Atlântida, o último cinema de bairro da linha de Cascais, está à venda
Câmara de Cascais está interessada em comprar e manter o espaço, aberto há mais de 40 anos em Carcavelos, como cinema e auditório.
Foi em Maio que o Atlântida Cine, em Carcavelos, anunciou um encerramento temporário “para férias e obras de melhoramento”. Os frequentadores mais assíduos logo estranharam: era habitual o cinema fechar durante algum tempo todos os anos, mas geralmente em Agosto, aproveitando a menor afluência às salas e a distribuição de filmes menos atractivos.
Ainda assim, as muitas mensagens que os espectadores foram deixando na página de Facebook do Atlântida eram sobretudo esperançosas. “Voltem rápido! Melhor cinema da linha!”, escreveu uma pessoa. “O Atlântida é um bem cultural raro. Não se pode perder”, opinou outra.
O cinema está neste momento à venda, confirmou ao PÚBLICO um dos filhos do proprietário e fundador do Atlântida. “Não posso divulgar mais informações de momento, a não ser que está à venda”, disse Alexandre Semedo. A expectativa, tanto dos actuais proprietários como da administração do centro comercial em que está o cinema, é de que este mantenha a sua função cultural. “O cinema, em princípio, vai abrir, mas com outros donos”, acrescentou Alexandre Semedo.
Autarquia quer comprar
A Câmara de Cascais está interessada no Atlântida, e fonte oficial garante que até já “iniciou conversações para a compra deste espaço”. A intenção da autarquia, acrescenta, é “mantê-lo como cinema e auditório”.
O Atlântida Cine abriu portas em 1983 na cave do Centro Comercial de Carcavelos, uma das muitas galerias comerciais em voga naquela década que surgiram em localidades de todo o país. É o espaço mais antigo do centro, hoje ocupado maioritariamente por salões de manicure e de estética, a dois passos da estação de comboios.

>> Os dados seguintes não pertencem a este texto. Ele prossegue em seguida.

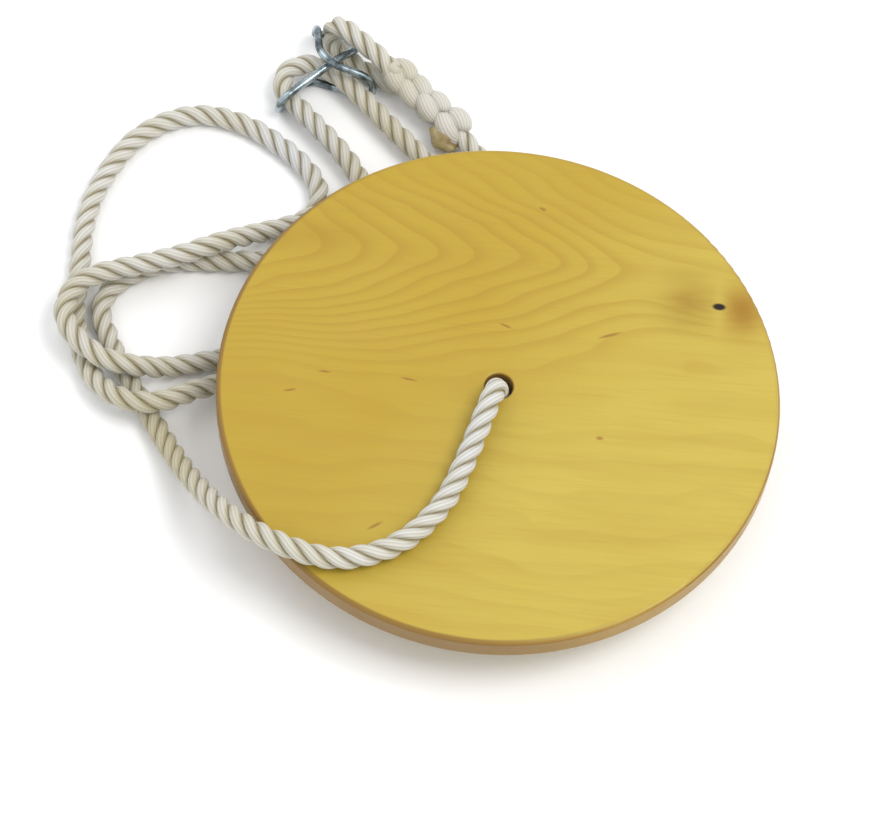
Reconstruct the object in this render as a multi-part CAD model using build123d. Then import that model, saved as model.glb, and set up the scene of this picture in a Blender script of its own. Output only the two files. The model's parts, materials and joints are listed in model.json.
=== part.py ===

A vila de Carcavelos, no concelho de Cascais, teve em tempos outra sala de cinema: o Vitória Cine, que posteriormente foi um ginásio e viria a ser demolido, em 2017, para no seu lugar ser construído o Criarte, uma sala cultural polivalente, por iniciativa da Câmara de Cascais.
Com o encerramento generalizado das salas independentes e de rua e a criação de mais multíplices em centros comerciais, o Atlântida passou a deter o título de último cinema de bairro de toda a linha de Cascais, da Grande Lisboa (excluindo a capital) e um dos poucos ainda em funcionamento no país.
Isso deveu-se, em grande medida, à perseverança do seu fundador, Fausto Semedo, que deixou Moçambique para vir abrir o Atlântida e que, no início dos anos 1990, quando os cinemas de rua estavam já em declínio, decidiu criar mais uma sala.
“A linha [de Cascais] tinha alguma quantidade de salas de cinema, umas dezenas, praticamente ficámos nós sozinhos”, constatou, em 2022, num breve vídeo produzido pela União de Freguesias de Carcavelos e Parede. “A nossa sala gostaria de ter mais público”, admitiu então, lamentando a concorrência da televisão, que dizia “roubar muitos espectadores” aos cinemas.
Apesar disso, nos últimos anos, o Atlântida manteve os seus fiéis e até conseguiu captar novos públicos – carcavelenses que nunca lá tinham posto os pés e estrangeiros recém-aportados passaram a ser caras reconhecíveis nas sessões. Chegavam atraídos por uma programação ecléctica, que combinava as apostas seguras de bilheteira (Oppenheimer ou Pobres Criaturas, por exemplo) com filmes de géneros e geografias variados (Debaixo das Figueiras ou A Sala de Professores).
Mas a patine era o que também fazia a casa. Como em mais nenhum outro cinema, no Atlântida as sessões eram precedidas por Nat King Cole, Ella Fitzgerald e outras vozes do jazz. O gongo soava duas vezes e a cortina abria-se de par em par enquanto as luzes diminuíam – uma raridade que constituía motivo de espanto para espectadores novatos, muitas vezes impelidos a gravar tudo com o telemóvel.
Os últimos filmes a serem exibidos, em Maio, foram A Natureza do Amor e Ainda Temos o Amanhã. Os cartazes ainda lá estão.